Repeat the material exactly, every line of it.

((

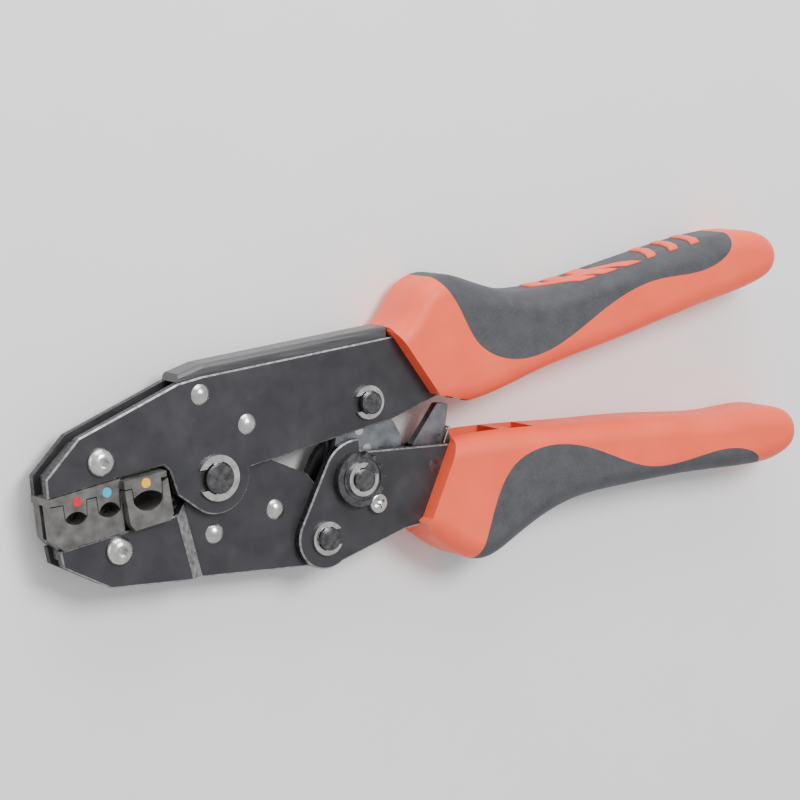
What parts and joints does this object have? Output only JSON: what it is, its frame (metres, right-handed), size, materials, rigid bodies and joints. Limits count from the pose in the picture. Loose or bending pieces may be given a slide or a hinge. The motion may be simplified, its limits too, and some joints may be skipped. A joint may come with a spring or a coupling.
{
  "type": "ratchet crimping tool",
  "caption": "Hand-held ratchet crimping tool with toggle-driven jaw, crimp nest dies, release pawl and two-colour grips.",
  "frame": {"origin": "centre of the bounding box at its lowest face, with the tool lying flat on its rear side", "axes": "+X from the jaws to the grips, +Y towards the fixed upper handle, +Z out of the front face"},
  "size_m": [0.2408, 0.0796, 0.02],
  "materials": {
    "blackened_steel": "satin black oxide with bright sheared edges",
    "die_steel": "matt grey phosphated steel",
    "nickel": "bright nickel plate",
    "link_steel": "bare hardened steel",
    "spring_steel": "bright spring wire",
    "red_plastic": "fine grained",
    "black_elastomer": "fine grained soft grip",
    "cover_plastic": "moulded cap strip",
    "red_paint": "satin",
    "blue_paint": "satin",
    "yellow_paint": "satin"
  },
  "bodies": {
    "upper_frame": {"upper_frame_plate_front": "blackened_steel", "upper_frame_plate_rear": "blackened_steel", "frame_spacers": "blackened_steel", "upper_frame_rivets": "nickel", "spine_cover": "cover_plastic", "upper_die": "die_steel", "upper_die_screw": "nickel", "upper_die_nut": "nickel", "red_nest_mark": "red_paint", "blue_nest_mark": "blue_paint", "yellow_nest_mark": "yellow_paint", "main_pivot_pin": "blackened_steel", "main_pin_clip": "nickel", "link_pivot_pin": "blackened_steel", "link_pin_clip": "nickel", "upper_grip": "red_plastic", "upper_grip_overmould": "black_elastomer"},
    "lower_jaw": {"lower_jaw_plate_front": "blackened_steel", "lower_jaw_plate_rear": "blackened_steel", "lower_jaw_rivets": "nickel", "lower_die": "die_steel", "lower_die_screw": "nickel", "lower_die_nut": "nickel"},
    "lower_handle": {"handle_plate_front": "blackened_steel", "handle_plate_rear": "blackened_steel", "handle_pivot_pin": "blackened_steel", "handle_pin_clip": "nickel", "toggle_pivot_pin": "blackened_steel", "toggle_pin_clip": "nickel", "adjusting_wheel": "blackened_steel", "adjuster_lock_screw": "nickel", "pawl_pivot_pin": "blackened_steel", "spring_anchor_pin": "blackened_steel", "return_spring": "spring_steel", "pawl_spring": "spring_steel", "lower_grip": "red_plastic", "lower_grip_overmould": "black_elastomer"},
    "toggle_link": {"toggle_link_front": "link_steel", "toggle_link_rear": "link_steel", "ratchet_sector": "link_steel", "link_rivets": "nickel"},
    "release_pawl": {"release_pawl": "link_steel"}
  },
  "joints": [
    {"name": "handle_pivot", "type": "hinge", "parent": "lower_jaw", "child": "lower_handle", "pos_m": [-0.04205, -0.02505, 0.01], "axis": [0, 0, -1], "range_deg": [0, 35], "deforming": ["return_spring"]},
    {"name": "main_pivot", "type": "hinge", "parent": "upper_frame", "child": "lower_jaw", "pos_m": [-0.07295, -0.00335, 0.01], "axis": [0, 0, 1], "range_deg": [0, 9.5]},
    {"name": "link_pivot", "type": "hinge", "parent": "upper_frame", "child": "toggle_link", "pos_m": [-0.02625, 0.00895, 0.01], "axis": [0, 0, 1], "range_deg": [0, 24.5]},
    {"name": "pawl_pivot", "type": "hinge", "parent": "lower_handle", "child": "release_pawl", "pos_m": [-0.00615, -0.01145, 0.01], "axis": [0, 0, 1], "range_deg": [0, 10], "stiffness_Nm_per_rad": 0.05, "deforming": ["pawl_spring"]}
  ],
  "couplings": [
    {"joint": "main_pivot", "follows": "handle_pivot", "ratio": 0.27},
    {"joint": "link_pivot", "follows": "handle_pivot", "ratio": 0.695}
  ]
}
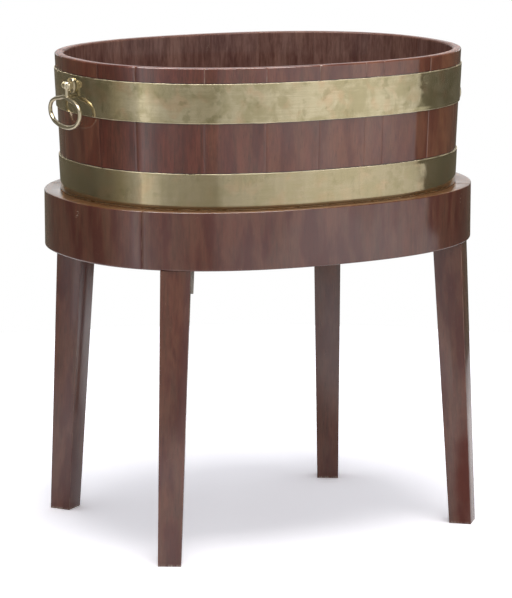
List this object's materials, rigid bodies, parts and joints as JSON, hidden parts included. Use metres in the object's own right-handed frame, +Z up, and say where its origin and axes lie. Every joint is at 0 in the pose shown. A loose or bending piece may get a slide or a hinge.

))

• **Written reply**:
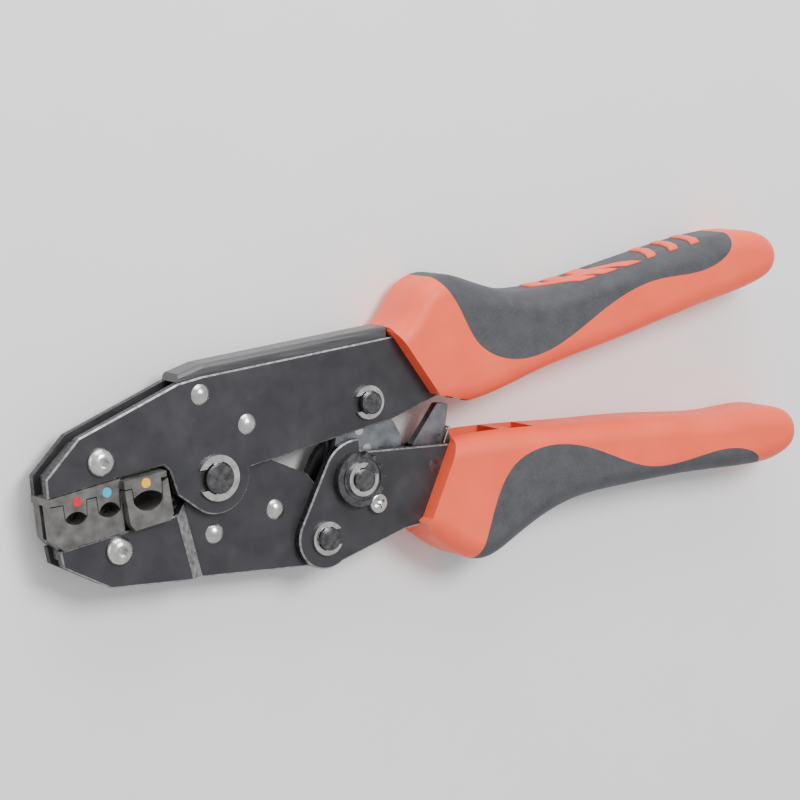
What parts and joints does this object have? Output only JSON: what it is, its frame (metres, right-handed), size, materials, rigid bodies and joints. Limits count from the pose in the picture. Loose or bending pieces may be given a slide or a hinge. The motion may be simplified, its limits too, and some joints may be skipped. A joint may come with a spring or a coupling.
{
  "type": "ratchet crimping tool",
  "caption": "Hand-held ratchet crimping tool with toggle-driven jaw, crimp nest dies, release pawl and two-colour grips.",
  "frame": {"origin": "centre of the bounding box at its lowest face, with the tool lying flat on its rear side", "axes": "+X from the jaws to the grips, +Y towards the fixed upper handle, +Z out of the front face"},
  "size_m": [0.2408, 0.0796, 0.02],
  "materials": {
    "blackened_steel": "satin black oxide with bright sheared edges",
    "die_steel": "matt grey phosphated steel",
    "nickel": "bright nickel plate",
    "link_steel": "bare hardened steel",
    "spring_steel": "bright spring wire",
    "red_plastic": "fine grained",
    "black_elastomer": "fine grained soft grip",
    "cover_plastic": "moulded cap strip",
    "red_paint": "satin",
    "blue_paint": "satin",
    "yellow_paint": "satin"
  },
  "bodies": {
    "upper_frame": {"upper_frame_plate_front": "blackened_steel", "upper_frame_plate_rear": "blackened_steel", "frame_spacers": "blackened_steel", "upper_frame_rivets": "nickel", "spine_cover": "cover_plastic", "upper_die": "die_steel", "upper_die_screw": "nickel", "upper_die_nut": "nickel", "red_nest_mark": "red_paint", "blue_nest_mark": "blue_paint", "yellow_nest_mark": "yellow_paint", "main_pivot_pin": "blackened_steel", "main_pin_clip": "nickel", "link_pivot_pin": "blackened_steel", "link_pin_clip": "nickel", "upper_grip": "red_plastic", "upper_grip_overmould": "black_elastomer"},
    "lower_jaw": {"lower_jaw_plate_front": "blackened_steel", "lower_jaw_plate_rear": "blackened_steel", "lower_jaw_rivets": "nickel", "lower_die": "die_steel", "lower_die_screw": "nickel", "lower_die_nut": "nickel"},
    "lower_handle": {"handle_plate_front": "blackened_steel", "handle_plate_rear": "blackened_steel", "handle_pivot_pin": "blackened_steel", "handle_pin_clip": "nickel", "toggle_pivot_pin": "blackened_steel", "toggle_pin_clip": "nickel", "adjusting_wheel": "blackened_steel", "adjuster_lock_screw": "nickel", "pawl_pivot_pin": "blackened_steel", "spring_anchor_pin": "blackened_steel", "return_spring": "spring_steel", "pawl_spring": "spring_steel", "lower_grip": "red_plastic", "lower_grip_overmould": "black_elastomer"},
    "toggle_link": {"toggle_link_front": "link_steel", "toggle_link_rear": "link_steel", "ratchet_sector": "link_steel", "link_rivets": "nickel"},
    "release_pawl": {"release_pawl": "link_steel"}
  },
  "joints": [
    {"name": "handle_pivot", "type": "hinge", "parent": "lower_jaw", "child": "lower_handle", "pos_m": [-0.04205, -0.02505, 0.01], "axis": [0, 0, -1], "range_deg": [0, 35], "deforming": ["return_spring"]},
    {"name": "main_pivot", "type": "hinge", "parent": "upper_frame", "child": "lower_jaw", "pos_m": [-0.07295, -0.00335, 0.01], "axis": [0, 0, 1], "range_deg": [0, 9.5]},
    {"name": "link_pivot", "type": "hinge", "parent": "upper_frame", "child": "toggle_link", "pos_m": [-0.02625, 0.00895, 0.01], "axis": [0, 0, 1], "range_deg": [0, 24.5]},
    {"name": "pawl_pivot", "type": "hinge", "parent": "lower_handle", "child": "release_pawl", "pos_m": [-0.00615, -0.01145, 0.01], "axis": [0, 0, 1], "range_deg": [0, 10], "stiffness_Nm_per_rad": 0.05, "deforming": ["pawl_spring"]}
  ],
  "couplings": [
    {"joint": "main_pivot", "follows": "handle_pivot", "ratio": 0.27},
    {"joint": "link_pivot", "follows": "handle_pivot", "ratio": 0.695}
  ]
}
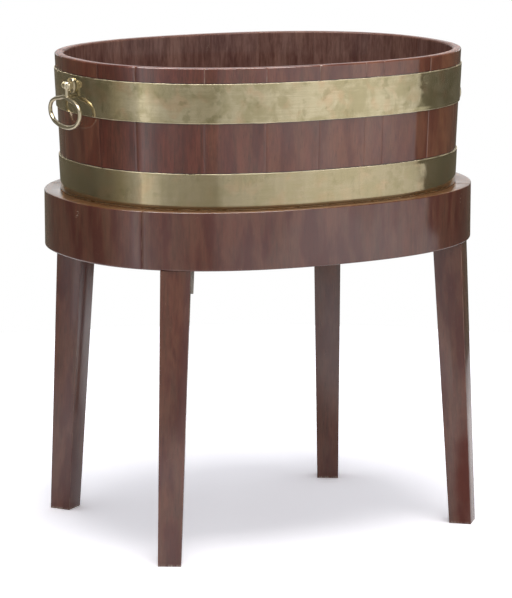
List this object's materials, rigid bodies, parts and joints as JSON, hidden parts included. Use metres in the object's own right-handed frame, +Z up, and say where its origin and axes lie. Every joint is at 0 in the pose shown. A loose or bending piece may get a slide or a hinge.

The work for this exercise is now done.